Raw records

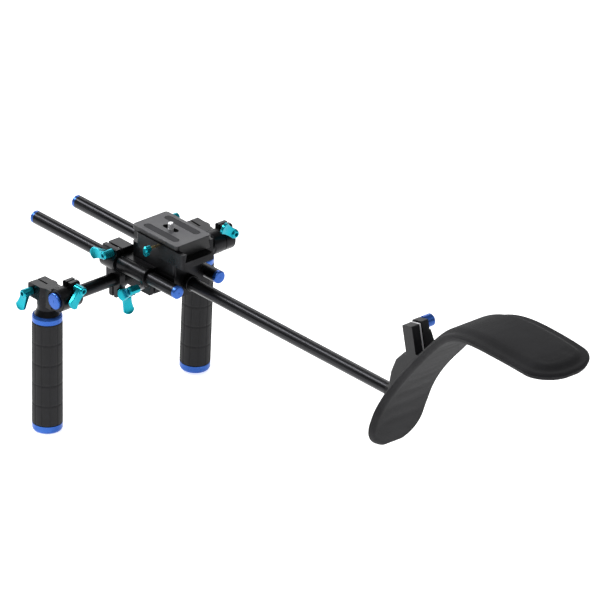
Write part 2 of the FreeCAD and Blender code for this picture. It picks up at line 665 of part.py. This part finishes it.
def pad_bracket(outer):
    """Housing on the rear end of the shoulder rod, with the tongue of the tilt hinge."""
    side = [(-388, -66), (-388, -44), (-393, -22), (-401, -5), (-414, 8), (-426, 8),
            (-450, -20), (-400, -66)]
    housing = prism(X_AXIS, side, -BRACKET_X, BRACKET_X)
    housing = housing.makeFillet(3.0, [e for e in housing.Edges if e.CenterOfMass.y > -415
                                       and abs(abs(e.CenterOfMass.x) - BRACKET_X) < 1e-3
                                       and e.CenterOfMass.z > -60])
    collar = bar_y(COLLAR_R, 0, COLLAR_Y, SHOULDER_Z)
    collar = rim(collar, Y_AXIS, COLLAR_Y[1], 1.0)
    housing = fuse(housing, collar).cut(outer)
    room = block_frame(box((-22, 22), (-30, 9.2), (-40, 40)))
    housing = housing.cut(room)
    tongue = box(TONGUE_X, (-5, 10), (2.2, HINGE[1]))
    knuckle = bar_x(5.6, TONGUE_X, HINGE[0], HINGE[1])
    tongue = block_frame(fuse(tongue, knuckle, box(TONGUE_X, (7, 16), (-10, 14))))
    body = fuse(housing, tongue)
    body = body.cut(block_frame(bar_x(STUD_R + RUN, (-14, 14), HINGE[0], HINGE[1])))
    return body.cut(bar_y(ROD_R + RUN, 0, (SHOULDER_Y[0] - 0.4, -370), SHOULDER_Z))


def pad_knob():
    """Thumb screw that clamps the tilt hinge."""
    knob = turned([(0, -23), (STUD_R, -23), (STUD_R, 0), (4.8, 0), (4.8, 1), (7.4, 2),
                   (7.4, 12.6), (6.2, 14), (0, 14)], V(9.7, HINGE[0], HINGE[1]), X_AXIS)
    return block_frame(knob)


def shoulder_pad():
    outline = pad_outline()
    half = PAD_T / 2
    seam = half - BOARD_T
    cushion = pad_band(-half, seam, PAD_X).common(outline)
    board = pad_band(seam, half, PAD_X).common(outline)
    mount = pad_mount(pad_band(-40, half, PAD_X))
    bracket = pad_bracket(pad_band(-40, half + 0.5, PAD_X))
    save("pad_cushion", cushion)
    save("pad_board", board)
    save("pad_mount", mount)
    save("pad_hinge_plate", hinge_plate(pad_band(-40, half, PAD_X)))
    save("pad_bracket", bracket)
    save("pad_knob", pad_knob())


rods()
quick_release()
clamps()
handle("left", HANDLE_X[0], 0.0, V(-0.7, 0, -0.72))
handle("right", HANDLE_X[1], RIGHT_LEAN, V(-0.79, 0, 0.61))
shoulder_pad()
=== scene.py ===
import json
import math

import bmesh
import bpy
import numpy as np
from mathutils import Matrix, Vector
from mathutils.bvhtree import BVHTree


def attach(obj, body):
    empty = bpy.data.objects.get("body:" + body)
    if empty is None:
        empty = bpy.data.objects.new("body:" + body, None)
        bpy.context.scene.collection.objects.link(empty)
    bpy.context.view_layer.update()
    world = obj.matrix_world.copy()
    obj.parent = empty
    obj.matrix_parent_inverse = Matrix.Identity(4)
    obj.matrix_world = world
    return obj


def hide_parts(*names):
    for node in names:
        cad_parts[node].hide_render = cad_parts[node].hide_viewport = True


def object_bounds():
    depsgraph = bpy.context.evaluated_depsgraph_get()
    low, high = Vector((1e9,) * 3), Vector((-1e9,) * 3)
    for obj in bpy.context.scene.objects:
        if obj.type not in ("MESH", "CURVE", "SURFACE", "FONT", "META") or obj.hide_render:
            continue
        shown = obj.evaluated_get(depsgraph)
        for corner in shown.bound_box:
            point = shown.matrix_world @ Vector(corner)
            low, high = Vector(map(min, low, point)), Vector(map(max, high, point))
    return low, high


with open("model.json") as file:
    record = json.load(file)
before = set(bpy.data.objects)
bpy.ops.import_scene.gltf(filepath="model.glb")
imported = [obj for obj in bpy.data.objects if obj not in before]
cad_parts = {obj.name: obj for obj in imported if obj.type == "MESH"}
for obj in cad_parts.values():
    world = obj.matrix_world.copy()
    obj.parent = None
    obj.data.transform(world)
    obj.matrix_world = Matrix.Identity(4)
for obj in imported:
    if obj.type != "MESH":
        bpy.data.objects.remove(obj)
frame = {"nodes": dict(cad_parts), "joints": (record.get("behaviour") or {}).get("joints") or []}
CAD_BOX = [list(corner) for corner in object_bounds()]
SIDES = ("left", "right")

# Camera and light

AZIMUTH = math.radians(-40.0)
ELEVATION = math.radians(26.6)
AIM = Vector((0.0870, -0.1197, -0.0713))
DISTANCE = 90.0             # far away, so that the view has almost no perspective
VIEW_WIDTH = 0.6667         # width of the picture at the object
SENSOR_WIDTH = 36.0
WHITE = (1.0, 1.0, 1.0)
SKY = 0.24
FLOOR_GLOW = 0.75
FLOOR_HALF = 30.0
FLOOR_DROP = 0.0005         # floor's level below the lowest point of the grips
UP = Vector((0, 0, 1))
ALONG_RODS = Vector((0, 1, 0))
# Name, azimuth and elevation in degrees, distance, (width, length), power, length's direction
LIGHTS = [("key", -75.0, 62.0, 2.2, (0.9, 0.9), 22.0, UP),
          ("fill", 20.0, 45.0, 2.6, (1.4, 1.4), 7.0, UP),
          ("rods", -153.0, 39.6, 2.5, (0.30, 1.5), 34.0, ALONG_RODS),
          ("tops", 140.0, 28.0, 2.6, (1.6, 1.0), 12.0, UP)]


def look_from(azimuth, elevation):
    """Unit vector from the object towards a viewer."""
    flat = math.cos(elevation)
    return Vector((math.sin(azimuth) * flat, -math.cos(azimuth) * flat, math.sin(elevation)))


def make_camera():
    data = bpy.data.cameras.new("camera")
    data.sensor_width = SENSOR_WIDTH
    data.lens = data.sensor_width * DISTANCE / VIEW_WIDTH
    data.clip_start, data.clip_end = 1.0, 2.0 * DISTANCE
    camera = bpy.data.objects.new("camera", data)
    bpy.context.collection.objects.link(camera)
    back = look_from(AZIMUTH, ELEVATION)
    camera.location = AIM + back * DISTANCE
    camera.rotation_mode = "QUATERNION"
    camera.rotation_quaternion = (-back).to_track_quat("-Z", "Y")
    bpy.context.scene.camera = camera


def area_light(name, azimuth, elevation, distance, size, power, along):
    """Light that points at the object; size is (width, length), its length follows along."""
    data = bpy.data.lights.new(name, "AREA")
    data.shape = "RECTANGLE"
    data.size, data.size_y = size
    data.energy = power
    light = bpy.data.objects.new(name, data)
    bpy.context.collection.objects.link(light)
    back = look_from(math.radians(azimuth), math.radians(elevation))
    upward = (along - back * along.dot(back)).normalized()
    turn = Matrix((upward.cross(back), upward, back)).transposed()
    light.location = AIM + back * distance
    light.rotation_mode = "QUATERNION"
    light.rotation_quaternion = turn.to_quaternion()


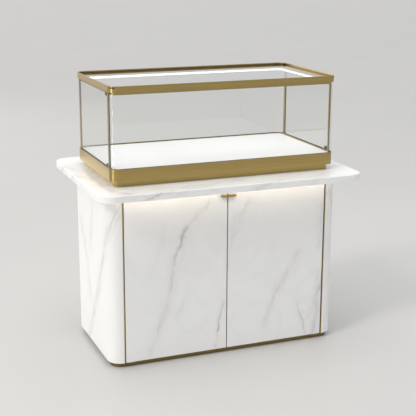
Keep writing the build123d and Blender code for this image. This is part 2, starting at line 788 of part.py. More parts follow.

DIRECTIVE: Take the lines from the line with "return block_frame(knob)" through the line with "cad_parts[node].hide_render = cad_parts[node].hide_viewport", both ends included, and give them again exactly, with nothing else.

FULL ANSWER:
    return block_frame(knob)


def shoulder_pad():
    outline = pad_outline()
    half = PAD_T / 2
    seam = half - BOARD_T
    cushion = pad_band(-half, seam, PAD_X).common(outline)
    board = pad_band(seam, half, PAD_X).common(outline)
    mount = pad_mount(pad_band(-40, half, PAD_X))
    bracket = pad_bracket(pad_band(-40, half + 0.5, PAD_X))
    save("pad_cushion", cushion)
    save("pad_board", board)
    save("pad_mount", mount)
    save("pad_hinge_plate", hinge_plate(pad_band(-40, half, PAD_X)))
    save("pad_bracket", bracket)
    save("pad_knob", pad_knob())


rods()
quick_release()
clamps()
handle("left", HANDLE_X[0], 0.0, V(-0.7, 0, -0.72))
handle("right", HANDLE_X[1], RIGHT_LEAN, V(-0.79, 0, 0.61))
shoulder_pad()
=== scene.py ===
import json
import math

import bmesh
import bpy
import numpy as np
from mathutils import Matrix, Vector
from mathutils.bvhtree import BVHTree


def attach(obj, body):
    empty = bpy.data.objects.get("body:" + body)
    if empty is None:
        empty = bpy.data.objects.new("body:" + body, None)
        bpy.context.scene.collection.objects.link(empty)
    bpy.context.view_layer.update()
    world = obj.matrix_world.copy()
    obj.parent = empty
    obj.matrix_parent_inverse = Matrix.Identity(4)
    obj.matrix_world = world
    return obj


def hide_parts(*names):
    for node in names:
        cad_parts[node].hide_render = cad_parts[node].hide_viewport = True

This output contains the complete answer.